Genau das ist leider nicht der Fall, im Gegenteil. Aus zweifelhaften Indizien werden wie durch Zauberei unwiderlegbare Beweise. Haben Sie nicht auch den Eindruck, dass wir medial vorbereitet werden auf einen echten, einen heißen Krieg? Also: „Stoppt Putin Jetzt!" Russen sind abgrundtief böse, haben Spaß daran, Flugzeuge abzuschießen und vergreifen sich anschließend auch noch an den Überresten. Die freie Welt muss sich besinnen und den Mördern entgegentreten, wenn nötig mit der Waffe in der Hand. Dann können wir den Leichenschändern endlich die Fresse polieren! Beweise? Die kommen haufenweise von den Geheimdiensten der USA und der Ukraine, was will man mehr? Genauso war's mit dem Irak: Saddam ist das absolute Böse. Der Irre von Bagdad verfügt über Massenvernichtungswaffen. Wenn er jetzt nicht neutralisiert wird, ist der Weltuntergang unausweichlich. Beweise? Bitte sehr, haufenweise, vom US-Geheimdienst frisch fabriziert!

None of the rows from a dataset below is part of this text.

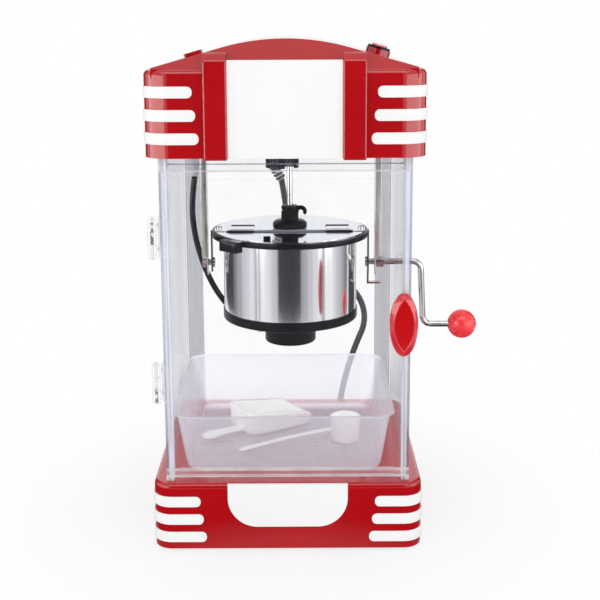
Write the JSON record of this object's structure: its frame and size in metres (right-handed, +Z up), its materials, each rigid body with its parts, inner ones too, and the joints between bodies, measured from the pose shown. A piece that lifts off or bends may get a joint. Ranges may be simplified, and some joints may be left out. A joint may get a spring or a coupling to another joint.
{
  "type": "popcorn maker",
  "caption": "Table-top popcorn maker with a clear cabinet between a base and an arched-roof cover, a tipping kettle with a crank, a stirrer drive and a side-hinged door.",
  "frame": {"origin": "on the standing surface, under the middle of the base's rectangular outline", "axes": "+Z up, the door faces -Y, the crank comes out on +X"},
  "size_m": [0.3283, 0.349, 0.49],
  "materials": {
    "red_plastic": "glossy moulded red",
    "white_trim": "glossy white trim",
    "black_plastic": "black moulded plastic",
    "rubber_foot": "matte rubber",
    "plain_steel": "zinc-plated steel strip",
    "clear_sheet": "clear polystyrene sheet",
    "white_tool": "milky white plastic",
    "motor_steel": "plated motor can",
    "cord_jacket": "black flexible jacket",
    "brass_pins": "plated blades",
    "polished_steel": "polished stainless steel",
    "gear_plastic": "natural nylon",
    "frosted_tray": "translucent moulded tray"
  },
  "bodies": {
    "housing": {"base_housing": "red_plastic", "base_stripes": "white_trim", "base_panel": "white_trim", "base_plate": "black_plastic", "rubber_feet": "rubber_foot", "case_screws": "plain_steel", "left_wall": "clear_sheet", "right_wall": "clear_sheet", "rear_wall": "clear_sheet", "frame_posts": "clear_sheet", "fixed_hinge_leaves": "plain_steel", "hinge_pins": "plain_steel", "cover_housing": "red_plastic", "cover_stripes": "white_trim", "pilasters": "red_plastic", "sign_panel": "white_trim", "ceiling_plate": "white_tool", "gearbox_case": "black_plastic", "drive_motor": "motor_steel", "switch_bezel": "black_plastic", "roof_vent": "red_plastic", "cord_gland": "black_plastic", "left_hanger": "plain_steel", "right_hanger": "plain_steel", "kettle_cord_gland": "black_plastic", "crank_bushing": "white_tool", "mains_cord": "cord_jacket", "mains_coil": "cord_jacket", "plug_body": "cord_jacket", "plug_pins": "brass_pins", "kettle_cord": "cord_jacket"},
    "door": {"door_panel": "clear_sheet", "door_hinge_leaves": "plain_steel", "door_handle": "red_plastic"},
    "kettle": {"kettle_pot": "polished_steel", "kettle_rim": "black_plastic", "kettle_base": "black_plastic", "heater_housing": "black_plastic", "heating_element": "plain_steel", "rear_lid": "polished_steel", "lid_straps": "polished_steel", "kettle_ears": "plain_steel", "kettle_screws": "plain_steel", "grip_block": "black_plastic", "pivot_pin": "plain_steel", "crank_rod": "plain_steel", "crank_ball": "red_plastic", "thumb_screws": "plain_steel"},
    "flap": {"front_lid": "polished_steel", "lid_knob": "black_plastic"},
    "stirrer": {"stirrer_shaft": "plain_steel", "stirrer_hub": "black_plastic", "stir_arm": "plain_steel"},
    "drive": {"drive_gear": "gear_plastic"},
    "rotor": {"motor_pinion": "gear_plastic"},
    "switch": {"switch_rocker": "red_plastic"},
    "tub": {"tub": "frosted_tray", "scoop": "white_tool", "measuring_spoon": "white_tool"}
  },
  "joints": [
    {"name": "door_hinge", "type": "hinge", "parent": "housing", "child": "door", "pos_m": [-0.1247, -0.112, 0.2365], "axis": [0, 0, -1], "range_deg": [0, 110]},
    {"name": "kettle_tilt", "type": "hinge", "parent": "housing", "child": "kettle", "pos_m": [0, 0, 0.26], "axis": [1, 0, 0], "range_deg": [0, 95], "deforming": ["kettle_cord"]},
    {"name": "lid_flap", "type": "hinge", "parent": "kettle", "child": "flap", "pos_m": [0.0026, -0.0195, 0.29638], "axis": [-1, 0, 0], "range_deg": [0, 75]},
    {"name": "stirrer_spin", "type": "hinge", "parent": "kettle", "child": "stirrer", "pos_m": [0.0026, 0, 0.3], "axis": [0, 0, 1], "continuous": true},
    {"name": "drive_spin", "type": "hinge", "parent": "housing", "child": "drive", "pos_m": [0.0026, 0, 0.395], "axis": [0, 0, 1], "continuous": true},
    {"name": "pinion_spin", "type": "hinge", "parent": "housing", "child": "rotor", "pos_m": [-0.0214, 0, 0.395], "axis": [0, 0, 1], "continuous": true},
    {"name": "switch_tip", "type": "hinge", "parent": "housing", "child": "switch", "pos_m": [0.09254, 0.01, 0.47465], "axis": [0.9632, 0, -0.2689], "range_deg": [-16, 0]},
    {"name": "tub_lift", "type": "slide", "parent": "housing", "child": "tub", "axis": [0, 0, 1], "range_m": [0, 0.025]}
  ],
  "couplings": [
    {"joint": "drive_spin", "follows": "stirrer_spin", "ratio": 1},
    {"joint": "pinion_spin", "follows": "stirrer_spin", "ratio": -3}
  ]
}
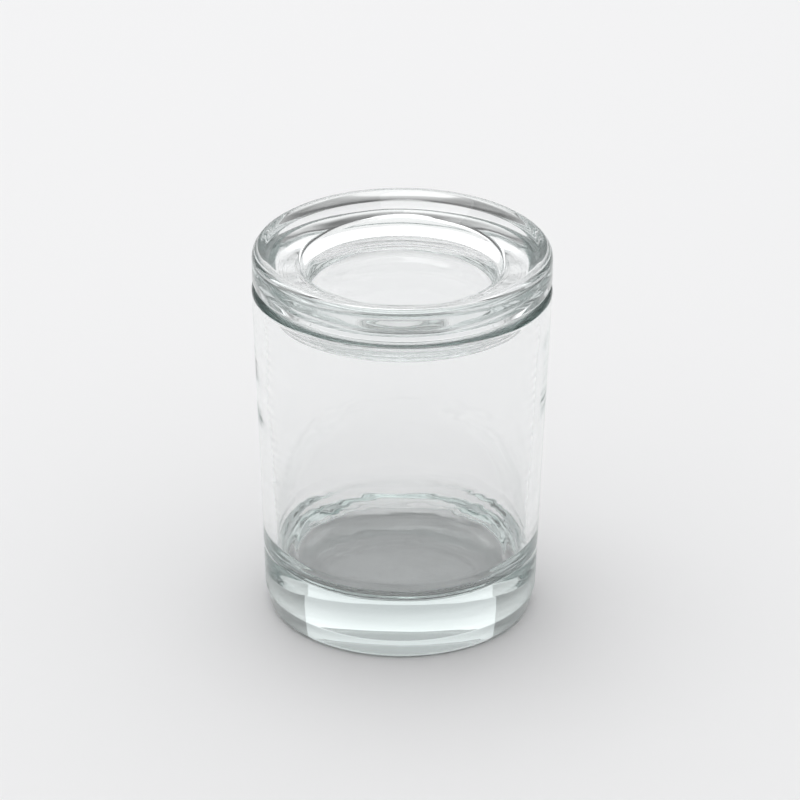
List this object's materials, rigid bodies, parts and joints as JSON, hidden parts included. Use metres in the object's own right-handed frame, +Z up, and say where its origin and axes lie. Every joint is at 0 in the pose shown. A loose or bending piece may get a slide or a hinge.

Immer, wenn Regierungen einen Krieg brauchen und das Volk nicht so recht mitzieht, tauchen im rechten Moment Nachrichten über unsagbare

Grausamkeiten auf, die einen robusten Gegenschlag geradezu herausfordern. Genau rechtzeitig zum Jubiläumsjahr 2014.

Der Historiker Christopher Clark nannte sein epochales Werk über den Ersten Weltkrieg „Die Schlafwandler". Er zeigt darin, dass die europäischen Mächte 1914 wie in Trance der Katastrophe zustrebten. Vieles davon ist heute wieder da: die Überzeugung, Recht und Zivilisation gepachtet zu haben, die Neigung, mit zweierlei Maß zu messen, die paranoide Marotte, dem Gegenüber die schlimmsten Absichten zu unterstellen und gleichzeitig seine Möglichkeiten zu überschätzen. Fast genau 100 Jahre später kommt ein neues Sarajevo aus der Luft. Aber Clark zeigt in seinem Buch auch, dass der Krieg nicht unausweichlich war. Es gab immer auch Auswege, andere Optionen. Sie wurden nicht genutzt. Zeit wird es, die Schlafwandler von heute aufzuwecken.